Task directions:
Your task is to print all of the data word for word.

Data lines:
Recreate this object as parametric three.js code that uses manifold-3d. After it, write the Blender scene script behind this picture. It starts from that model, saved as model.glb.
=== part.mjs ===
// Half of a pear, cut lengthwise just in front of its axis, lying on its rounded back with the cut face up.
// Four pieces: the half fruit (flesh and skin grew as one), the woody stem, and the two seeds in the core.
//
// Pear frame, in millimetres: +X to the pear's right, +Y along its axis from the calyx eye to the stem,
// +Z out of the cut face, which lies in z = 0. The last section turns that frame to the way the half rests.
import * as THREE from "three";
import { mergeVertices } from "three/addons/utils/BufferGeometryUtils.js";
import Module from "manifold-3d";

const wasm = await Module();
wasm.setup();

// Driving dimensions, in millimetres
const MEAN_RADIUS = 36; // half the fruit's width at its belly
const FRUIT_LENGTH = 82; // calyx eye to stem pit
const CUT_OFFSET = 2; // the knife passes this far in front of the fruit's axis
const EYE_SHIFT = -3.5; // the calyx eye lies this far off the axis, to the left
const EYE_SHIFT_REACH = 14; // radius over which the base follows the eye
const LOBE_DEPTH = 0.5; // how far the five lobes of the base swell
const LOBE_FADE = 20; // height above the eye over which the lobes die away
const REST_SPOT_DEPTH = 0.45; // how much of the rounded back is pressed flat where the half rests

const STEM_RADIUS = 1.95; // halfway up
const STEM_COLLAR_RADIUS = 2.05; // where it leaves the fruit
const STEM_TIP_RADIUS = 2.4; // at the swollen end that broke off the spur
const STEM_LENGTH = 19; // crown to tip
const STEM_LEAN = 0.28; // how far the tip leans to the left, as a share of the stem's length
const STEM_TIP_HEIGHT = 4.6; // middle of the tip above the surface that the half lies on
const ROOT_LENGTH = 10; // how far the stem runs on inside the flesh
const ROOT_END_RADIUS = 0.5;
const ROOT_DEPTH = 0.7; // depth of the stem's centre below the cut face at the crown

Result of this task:
Recreate this object as parametric three.js code that uses manifold-3d. After it, write the Blender scene script behind this picture. It starts from that model, saved as model.glb.
=== part.mjs ===
// Half of a pear, cut lengthwise just in front of its axis, lying on its rounded back with the cut face up.
// Four pieces: the half fruit (flesh and skin grew as one), the woody stem, and the two seeds in the core.
//
// Pear frame, in millimetres: +X to the pear's right, +Y along its axis from the calyx eye to the stem,
// +Z out of the cut face, which lies in z = 0. The last section turns that frame to the way the half rests.
import * as THREE from "three";
import { mergeVertices } from "three/addons/utils/BufferGeometryUtils.js";
import Module from "manifold-3d";

const wasm = await Module();
wasm.setup();

// Driving dimensions, in millimetres
const MEAN_RADIUS = 36; // half the fruit's width at its belly
const FRUIT_LENGTH = 82; // calyx eye to stem pit
const CUT_OFFSET = 2; // the knife passes this far in front of the fruit's axis
const EYE_SHIFT = -3.5; // the calyx eye lies this far off the axis, to the left
const EYE_SHIFT_REACH = 14; // radius over which the base follows the eye
const LOBE_DEPTH = 0.5; // how far the five lobes of the base swell
const LOBE_FADE = 20; // height above the eye over which the lobes die away
const REST_SPOT_DEPTH = 0.45; // how much of the rounded back is pressed flat where the half rests

const STEM_RADIUS = 1.95; // halfway up
const STEM_COLLAR_RADIUS = 2.05; // where it leaves the fruit
const STEM_TIP_RADIUS = 2.4; // at the swollen end that broke off the spur
const STEM_LENGTH = 19; // crown to tip
const STEM_LEAN = 0.28; // how far the tip leans to the left, as a share of the stem's length
const STEM_TIP_HEIGHT = 4.6; // middle of the tip above the surface that the half lies on
const ROOT_LENGTH = 10; // how far the stem runs on inside the flesh
const ROOT_END_RADIUS = 0.5;
const ROOT_DEPTH = 0.7; // depth of the stem's centre below the cut face at the crown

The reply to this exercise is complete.